Begin

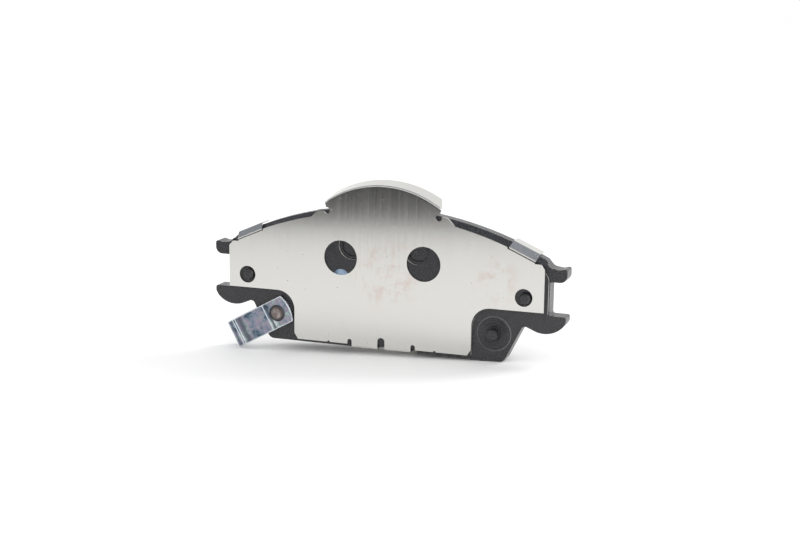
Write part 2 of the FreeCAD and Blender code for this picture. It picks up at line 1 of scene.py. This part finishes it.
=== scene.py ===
import math
import bmesh
import bpy
from mathutils import Matrix, Vector


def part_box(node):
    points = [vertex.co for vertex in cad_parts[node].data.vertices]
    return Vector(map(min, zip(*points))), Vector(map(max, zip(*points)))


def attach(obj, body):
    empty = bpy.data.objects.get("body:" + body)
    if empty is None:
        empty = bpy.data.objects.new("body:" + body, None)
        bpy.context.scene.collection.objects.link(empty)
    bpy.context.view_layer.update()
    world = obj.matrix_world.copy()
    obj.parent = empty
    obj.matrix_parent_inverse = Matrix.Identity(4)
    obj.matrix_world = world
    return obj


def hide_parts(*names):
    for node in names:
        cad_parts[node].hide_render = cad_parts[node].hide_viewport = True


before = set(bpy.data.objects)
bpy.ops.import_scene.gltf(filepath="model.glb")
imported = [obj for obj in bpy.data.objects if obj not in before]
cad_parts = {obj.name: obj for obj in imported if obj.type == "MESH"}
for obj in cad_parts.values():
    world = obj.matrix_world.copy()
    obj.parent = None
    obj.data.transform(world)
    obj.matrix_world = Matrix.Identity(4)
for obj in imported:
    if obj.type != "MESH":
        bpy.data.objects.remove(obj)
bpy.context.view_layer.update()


# ---------------------------------------------------------------------------------------------
# Backing plate: a 6.5 mm steel blanking with two pairs of ears, powder coated black all over.
# The blanking die rolls its front edge over and leaves the back edge sharper. Pips and studs are
# half pierced from the plate, and each stud stands on a coined boss that keeps the tool's rings.
# ---------------------------------------------------------------------------------------------
mm = 0.001
plate_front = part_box("shim_adhesive")[1].y
plate_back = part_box("backing_plate")[1].y
stud_centre = Vector((42.4 * mm, 0, -14.2 * mm))
boss_radius = 6.3 * mm
boss_face = plate_front - 0.4 * mm
key_hole = Vector((12.8 * mm, 0, 13.8 * mm))
ear_end = 66 * mm
ear_corner_radius = 1.5 * mm
plate_rounding_width = 0.8 * mm


def add(tree, kind, inputs=(), **settings):
    """A node with its settings, whose inputs are plain values or other nodes' outputs."""
    node = tree.nodes.new(kind)
    for name, setting in settings.items():
        setattr(node, name, setting)
    for socket, value in dict(inputs).items():
        if isinstance(value, bpy.types.NodeSocket):
            tree.links.new(value, node.inputs[socket])
        else:
            node.inputs[socket].default_value = value
    return node


def start_material(name, **plain):
    """A material with its shader, object coordinates, and the values that are even all over."""
    material = bpy.data.materials.new(name)
    material.use_nodes = True
    tree = material.node_tree
    shader = tree.nodes["Principled BSDF"]
    for socket, value in plain.items():
        shader.inputs[socket.replace("_", " ")].default_value = value
    place = add(tree, "ShaderNodeTexCoord").outputs["Object"]
    return material, tree, shader, place


def blend(tree, mask, low, high):
    """One colour where the mask is 0, the other where it is 1."""
    mix = add(tree, "ShaderNodeMix", data_type="RGBA")
    for socket, value in zip((0, 6, 7), (mask, low, high)):
        if isinstance(value, bpy.types.NodeSocket):
            tree.links.new(value, mix.inputs[socket])
        else:
            mix.inputs[socket].default_value = value if socket == 0 else (*value, 1)
    return mix.outputs[2]


def ramp(tree, value, low, high, to_low=0.0, to_high=1.0):
    """The value spread from low..high over to_low..to_high, and no further."""
    inputs = {"Value": value, "From Min": low, "From Max": high, "To Min": to_low, "To Max": to_high}
    return add(tree, "ShaderNodeMapRange", inputs, interpolation_type="SMOOTHSTEP").outputs[0]


def maths(tree, operation, a, b=0.0):
    return add(tree, "ShaderNodeMath", {0: a, 1: b}, operation=operation).outputs[0]


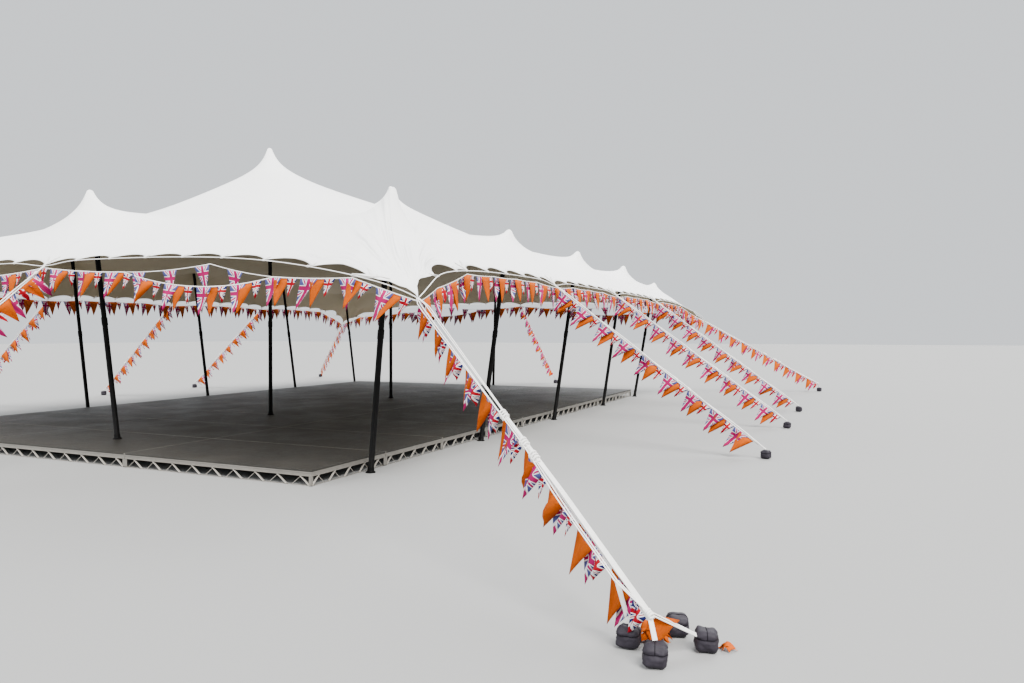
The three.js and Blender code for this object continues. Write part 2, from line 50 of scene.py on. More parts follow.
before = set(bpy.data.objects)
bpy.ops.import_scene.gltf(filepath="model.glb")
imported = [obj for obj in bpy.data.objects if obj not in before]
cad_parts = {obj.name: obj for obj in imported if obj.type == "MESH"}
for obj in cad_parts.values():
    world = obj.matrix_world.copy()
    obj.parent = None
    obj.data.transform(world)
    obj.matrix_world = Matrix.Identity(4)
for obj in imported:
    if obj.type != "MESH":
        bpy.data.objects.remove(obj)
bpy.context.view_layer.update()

UP = Vector((0, 0, 1))
SIDES = ((1, "right"), (-1, "left"))
ENDS = ((-1, "front"), (1, "back"))
POLE_ROWS = range(1, 6)

# The poles that the side guys tie on beside, and the places of the other ties along the edges.
SIDE_GUYS = {"front": 2, "middle": 3, "back": 4}
END_GUY_X = 0.49
FRONT_TIE_X = 4.41
SIDE_TIE_Y = 4.95

# The two seams along the fabric and the one across it, and the flat patch over a pole head.
SEAMS_ACROSS = 2.07
SEAM_ALONG = 0.54
PATCH = 0.042
EXACT = 1e-9

# The finishes of a string of pennants, in the order of its piece's materials.
ORANGE, PALE, SMALL, TAPE = range(4)


# Settings that a user would change

def length(name, default, description, **limits):
    return bpy.props.FloatProperty(
        name=name, default=default, description=description, unit="LENGTH", **limits)


def colour(name, default, description):
    return bpy.props.FloatVectorProperty(
        name=name, default=default, description=description, subtype="COLOR", size=3,
        min=0, max=1)


class CanopySettings(bpy.types.PropertyGroup):
    half_width: length("Half width", 4.78, "Middle of the tent to a long free edge")
    half_length: length("Half length", 6.22, "Middle of the tent to the front or back edge")
    corner_out: length("Corner reach", 0.28, "How far a corner is drawn out sideways")
    corner_back: length("Corner lead", 0.08, "How far a corner is drawn out lengthways")
    corner_height: length("Corner height", 1.69, "Height of the four corner tips")
    front_height: length("Front edge height", 2.165, "Height of the front and back edges")
    side_height: length("Side edge height", 2.06, "Height of the long edges")
    tie_dip: length("Tie dip", 0.045, "How far a guy pulls the edge down")
    thickness: length("Fabric thickness", 0.003, "Thickness of the coated fabric")
    net_gap: length("Net gap", 0.055, "Mean gap of the net that the fabric is formed on")
    scallop: length("Scallop depth", 0.080, "How far the hem draws back between two loops")
    loop_pitch: length("Loop pitch", 0.48, "Distance between two webbing loops")
    white: colour("Top", (0.92, 0.92, 0.91), "Coated top of the fabric")
    # The underside's brown tint is painted light: it stands in for warm light shining through the
    # fabric.
    underside: colour("Underside", (0.46, 0.385, 0.25), "Underside of the fabric")


class RopeSettings(bpy.types.PropertyGroup):
    edge_radius: length("Edge rope radius", 0.0042, "Rope along the free edge")
    guy_radius: length("Guy rope radius", 0.0055, "One strand of a guy")
    webbing_width: length("Webbing width", 0.025, "Flat strap at the corners")
    white: colour("Webbing", (0.84, 0.83, 0.80), "Straps and loops of flat webbing")


class BuntingSettings(bpy.types.PropertyGroup):
    width: length("Pennant width", 0.185, "Top edge of a large pennant")
    drop: length("Pennant drop", 0.27, "Length of a large pennant")
    pitch: length("Group pitch", 0.41, "Distance between two groups of three pennants")
    guy_pitch: length("Group pitch on a guy", 0.33, "The same, on the strings down the guys")
    small: bpy.props.FloatProperty(
        name="Small pennants", default=0.62, min=0.2, max=1, subtype="FACTOR",
        description="Size of the small pennants against the large ones")
    orange: colour("Orange", (0.42, 0.070, 0.0), "Plain pennants")
    field: colour("Pale field", (0.060, 0.062, 0.19), "Ground of the large crossed pennants")
    cross: colour("Pale cross", (0.30, 0.006, 0.085), "Cross of the large crossed pennants")
    navy: colour("Navy", (0.010, 0.013, 0.085), "Ground of the small crossed pennants")
    red: colour("Red", (0.30, 0.001, 0.010), "Cross of the small crossed pennants")


class PoleSettings(bpy.types.PropertyGroup):
    radius: length("Tube radius", 0.03, "Radius of a pole's tube")
    black: colour("Paint", (0.0015, 0.0015, 0.0015), "Matt black paint")


class DeckSettings(bpy.types.PropertyGroup):
    joint: length("Joint", 0.004, "Gap between two boards")
    brace_pitch: length("Brace pitch", 0.26, "Length of one zigzag of the bracing")
    ply: colour("Ply", (0.0150, 0.0138, 0.0118), "Dark coated ply")
    metal: colour("Metal", (0.24, 0.225, 0.200), "Aluminium of the rails and braces")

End

== SET EXERCISE ==
Restate, please, word for word the span of records running from the first line to the line bearing "if empty is", both included, and nothing outside it.

== REPLY TO THE TASK ==
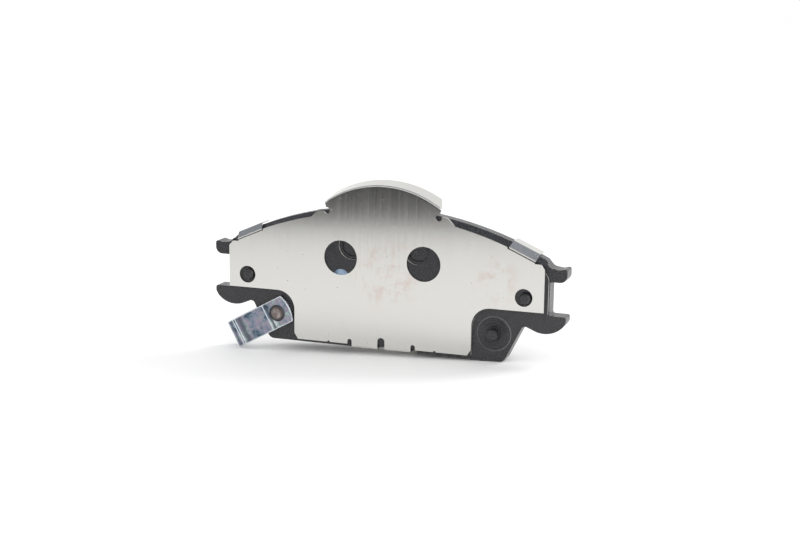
Write part 2 of the FreeCAD and Blender code for this picture. It picks up at line 1 of scene.py. This part finishes it.
=== scene.py ===
import math
import bmesh
import bpy
from mathutils import Matrix, Vector


def part_box(node):
    points = [vertex.co for vertex in cad_parts[node].data.vertices]
    return Vector(map(min, zip(*points))), Vector(map(max, zip(*points)))


def attach(obj, body):
    empty = bpy.data.objects.get("body:" + body)
    if empty is None:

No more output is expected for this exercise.